We explored the existing patient handover practices between emergency care practitioners and healthcare professionals in the emergency department.
In the emergency department, patient handover between emergency care practitioner’s and healthcare professionals is a complex process involving multiple functions, such as the transfer of information, responsibility and accountability from one person to another.
We used a qualitative study design. Emergency care practitioners and healthcare professionals were identified using purposive and convenience sampling data. Data were collected through unstructured participant observation. We conducted 20 observation sessions, varying between 15 and 20 min. The data were analysed using a creative hermeneutic approach.
The ‘how’ or manner of patient handover observed between emergency care practitioners and health professionals was perceived as important. A diagnosis of disrespectful behaviour was made which could negatively influence patient handover and ultimately patient outcome. Disrespectful behaviour stemmed from the two signs that supported the diagnosis: task-orientated behaviour and the use of indigenous language.
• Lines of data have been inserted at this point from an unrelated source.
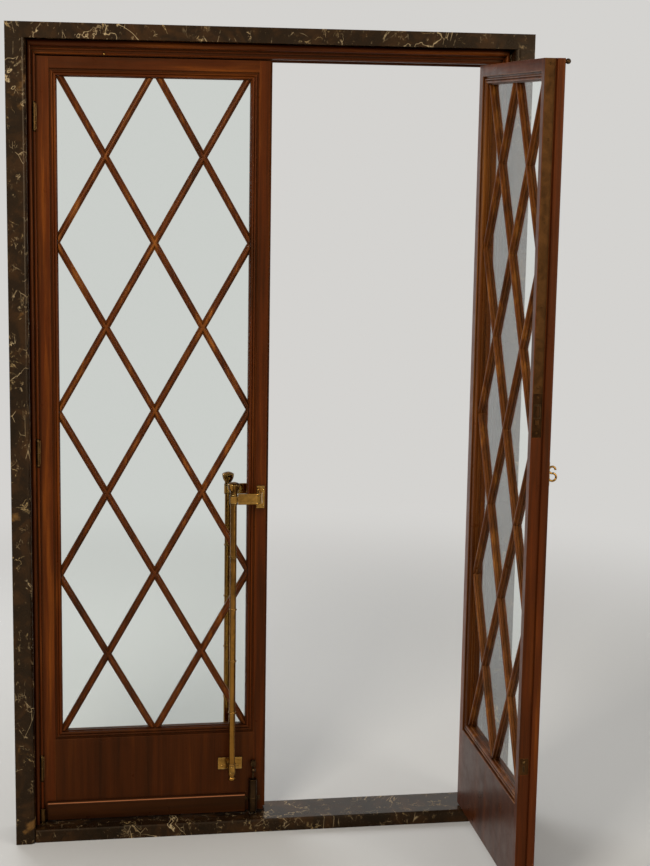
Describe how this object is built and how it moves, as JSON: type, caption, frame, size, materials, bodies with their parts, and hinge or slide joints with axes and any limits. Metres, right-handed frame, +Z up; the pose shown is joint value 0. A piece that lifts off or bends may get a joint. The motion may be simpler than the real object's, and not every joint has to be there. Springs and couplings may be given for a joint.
{
  "type": "glazed double door",
  "caption": "Pair of hinged mahogany doors with glazed diamond lattices and long brass pull handles, in a moulded timber frame inside a dark marble surround.",
  "frame": {"origin": "underside of the marble threshold at floor level, middle of the doorway, in the plane of the closed leaves' room faces", "axes": "+X to the right seen from the room, +Y through the doorway away from the room, +Z up"},
  "size_m": [1.821, 0.9834, 2.894],
  "materials": {
    "marble": "polished, dark brown with cream veins",
    "mahogany": "glossy varnish",
    "lattice_wood": "glossy varnish",
    "glass": "clear polished",
    "brass": "polished, aged",
    "bronze": "dark patina"
  },
  "bodies": {
    "surround": {"threshold": "marble", "stone_jamb_left": "marble", "stone_jamb_right": "marble", "stone_head": "marble", "frame_jamb_left": "mahogany", "frame_jamb_right": "mahogany", "frame_head": "mahogany", "stop_left": "mahogany", "stop_right": "mahogany", "stop_head": "mahogany", "frame_hinges_left": "bronze", "frame_hinges_right": "bronze", "bolt_keep": "brass"},
    "left_leaf": {"left_hinge_stile": "mahogany", "left_meeting_stile": "mahogany", "left_meeting_tongue": "mahogany", "left_top_rail": "mahogany", "left_bottom_rail": "mahogany", "left_inner_lattice": "lattice_wood", "left_outer_lattice": "lattice_wood", "left_glass": "glass", "left_kick_moulding": "mahogany", "left_leaf_hinges": "bronze", "left_foot_shoe": "bronze", "left_inner_pull_bar": "brass", "left_inner_pull_brackets": "brass", "left_outer_pull_bar": "brass", "left_outer_pull_brackets": "brass", "left_bolt_case": "bronze"},
    "right_leaf": {"right_hinge_stile": "mahogany", "right_meeting_stile": "mahogany", "right_meeting_lip": "mahogany", "right_top_rail": "mahogany", "right_bottom_rail": "mahogany", "right_inner_lattice": "lattice_wood", "right_outer_lattice": "lattice_wood", "right_glass": "glass", "right_kick_moulding": "mahogany", "right_leaf_hinges": "bronze", "right_foot_shoe": "bronze", "right_lock_plate": "bronze", "right_edge_bolt_plates": "bronze", "right_scroll_pull": "brass", "right_top_ball": "bronze"},
    "foot_bolt": {"left_bolt": "bronze"}
  },
  "joints": [
    {"name": "left_leaf_swing", "type": "hinge", "parent": "surround", "child": "left_leaf", "pos_m": [-0.816, -0.018, 1.4], "axis": [0, 0, 1], "range_deg": [-110, 0]},
    {"name": "right_leaf_swing", "type": "hinge", "parent": "surround", "child": "right_leaf", "pos_m": [0.816, -0.018, 1.4], "axis": [0, 0, 1], "range_deg": [-90, 20]},
    {"name": "foot_bolt_slide", "type": "slide", "parent": "left_leaf", "child": "foot_bolt", "axis": [0, 0, -1], "range_m": [0, 0.018]}
  ]
}
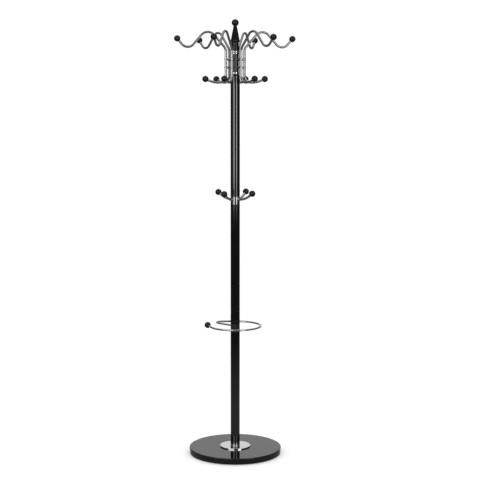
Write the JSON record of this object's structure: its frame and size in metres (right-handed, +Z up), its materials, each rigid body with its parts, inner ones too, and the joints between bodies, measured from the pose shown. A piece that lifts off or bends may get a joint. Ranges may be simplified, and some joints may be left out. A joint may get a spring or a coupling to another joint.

Involving the emergency care practitioners and healthcare professionals in observing and analysing the existing patient handover practices in the ED raised their awareness of the current workplace culture. Transforming behaviour from disrespectful to respectful should include greeting one another, listening attentively to the patient handover and include emergency care practitioners, patients and their significant other in the handover process that should be conducted in a commonly understood language. Emergency care practitioners and healthcare professionals should recognise that during patient handover ‘how’ is as important as ‘what’.